Smith’s account of the initiation and development of moral sentiments shares many similarities with economic markets. Both might more generally be described as systems of “spontaneous order” whose conventions and rules emerge from the behavior and interaction of human beings, rather than from an exogenous design (or designer). People try things out; some of their efforts fail, some succeed. Some habits of behavior are destructive, and are weeded out; others are constructive, and so get reinforced. Some of the latter might succeed not only in one place or time, or for one group or another, but for many places and times and for many, perhaps even all, groups. Such highly successful—and highly felicitous—discoveries might become so reinforced and so frequently recognized that they may become venerated, even considered the will of the gods or God. Perhaps they become considered part of a “natural law.”

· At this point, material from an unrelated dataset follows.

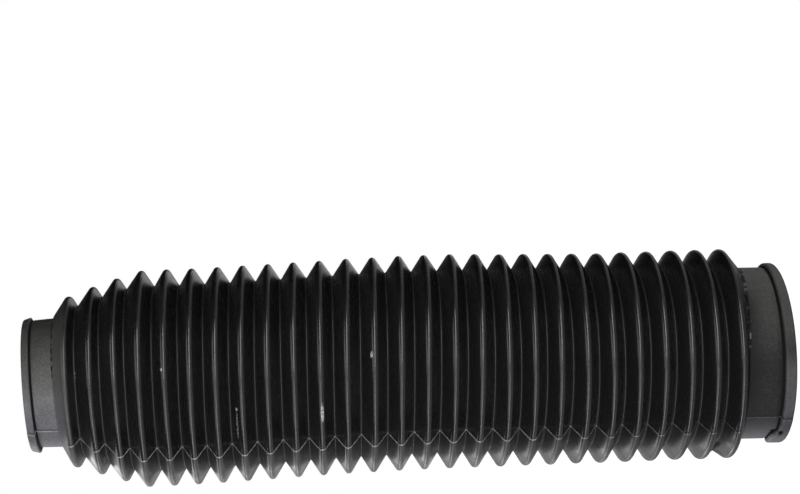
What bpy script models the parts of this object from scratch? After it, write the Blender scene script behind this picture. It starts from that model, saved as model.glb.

There is much more in TMS to learn from and to appreciate beyond these provocative claims, but perhaps this has sufficed to whet the reader’s appetite. I have focused on Smith’s developmental account of moral sentiments arising from human interaction driven by the desire for mutual sympathy of sentiments. But there is much more complexity and sophistication to Smith’s full account. Indeed, I consider TMS to be the most important work in moral philosophy since Aristotle’s Nicomachean Ethics. No brief introduction can hope to capture it, but I hope that the occasion of the 300th anniversary of Smith’s birth, along with the many scholarly and popular remembrances of it, and TMS’s ready and accessible availability on the Liberty Fund site, will inaugurate a renewed interest in one of the deepest and most enduring works of moral philosophy of all time.

*This now standard scholarly notation refers, respectively, to the part, section, chapter (where applicable), and paragraph in TMS. Thus: “1.1.2.1” means part 1, section 1, chapter 2, paragraph 1. All further references to Smith’s text are to TMS.